Employee Service Crediting: a Key Part of Plan Administration
By Anna Noble, CIP, QPA
Is employee service crediting important?
Yes. Crediting an employee’s service with the employer is one of many important aspects of qualified retirement plan administration, as service with the employer is taken into account for purposes of
meeting eligibility requirements to participate in the plan,
meeting conditions for receiving employer contributions, and
Are there certain methods of crediting service?
Yes. For plan purposes, employee service may be credited in three ways.
Actual hours of service method – employees receive credit for the hours during which they performed services for the employer, as well as certain hours for which they were paid, but no services were performed (e.g., paid time off, sick pay, maternity or paternity leave).
Equivalency method – employees receive credit for a defined number of hours based on working at least one hour during a specified period. For example, under monthly equivalency, an employee would receive 190 hours of service for each month he worked at least one hour.
Elapsed time method – The employer does not keep track of hours worked. Instead, the employer considers a period of employee service.
The method of crediting service must be specified in the plan document. The employer may use different methods for different purposes.
Which method of crediting service should be elected?
The answer to this question depends on several factors. The actual hours method requires tracking the hours of service for each employee and may not be fitting for employees paid on a salary basis. On the other hand, while the elapsed time or equivalency method may credit more service than actually performed, it may be easier to administer. The employer should carefully consider the administrative aspect before determining which service crediting method to use.

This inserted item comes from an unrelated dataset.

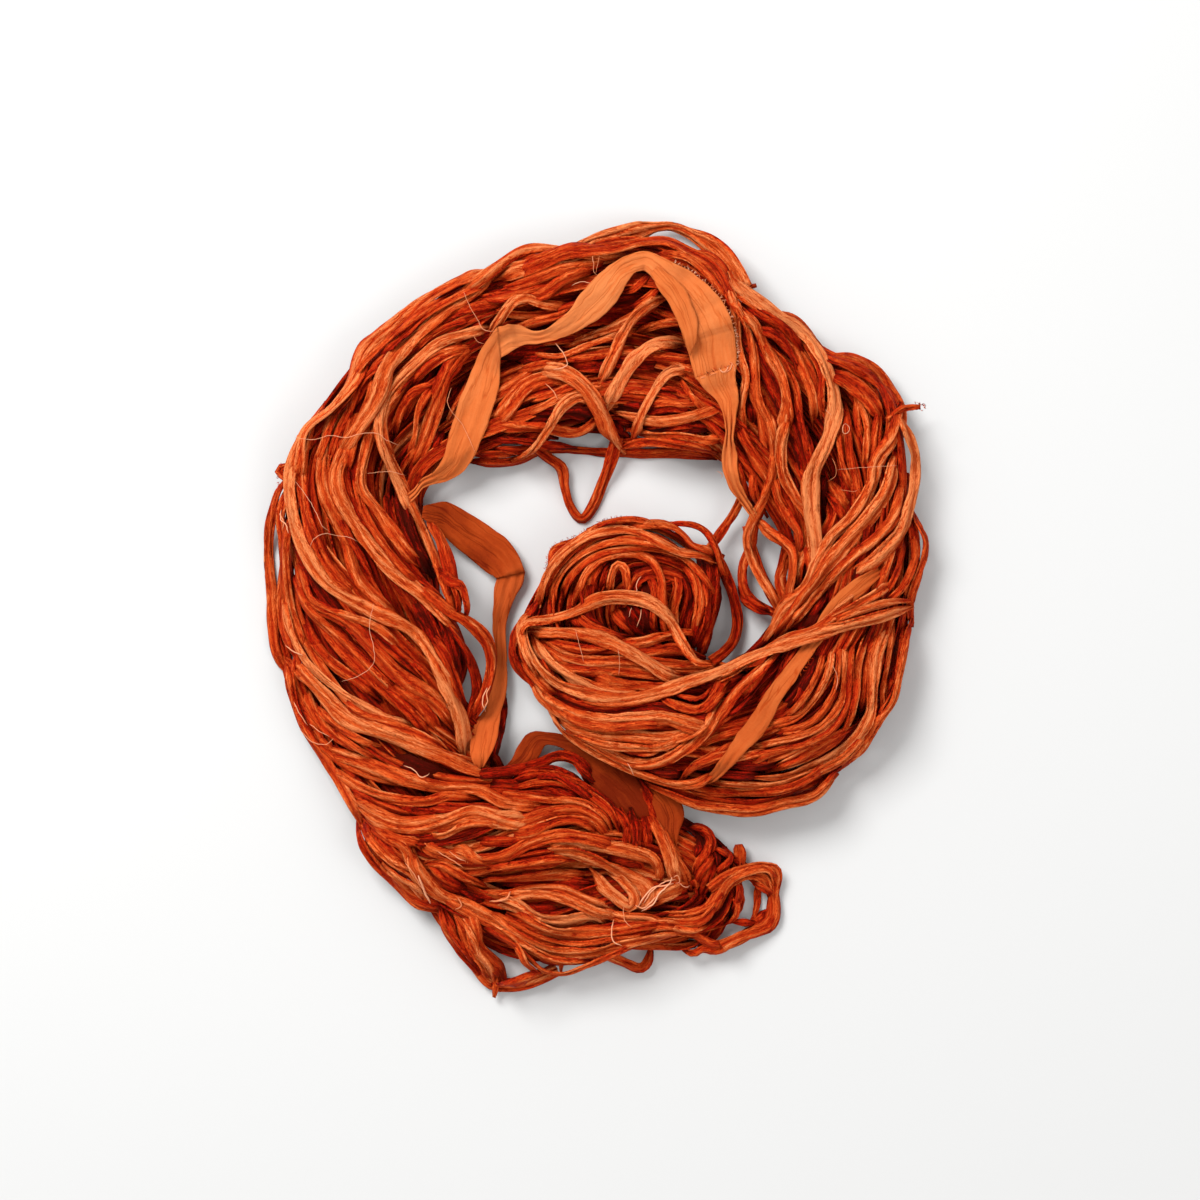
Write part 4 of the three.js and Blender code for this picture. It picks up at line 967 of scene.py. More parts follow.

Can service with an employer ever be excluded for plan purposes?
In general, all service with the employer must be counted for plan purposes. When the plan is first established, current employees may already have completed the minimum number of hours required to participate in the plan. Employee service while in an excluded class must also be counted and credited when an employee moves to a classification eligible for participation in the plan.
For vesting purposes only, the employer may exclude service before the employee reaches age 18, before the plan or the predecessor plan was established, or during the time period that the employee did not make mandatory nondeductible contributions to the plan.
Can service with another employer be granted for plan purposes?
Yes, the employer may, if specified in the plan document, grant service performed with a prior employer. Important to note is that service with any related employer will always be credited for plan purposes without a need for a special plan document provision.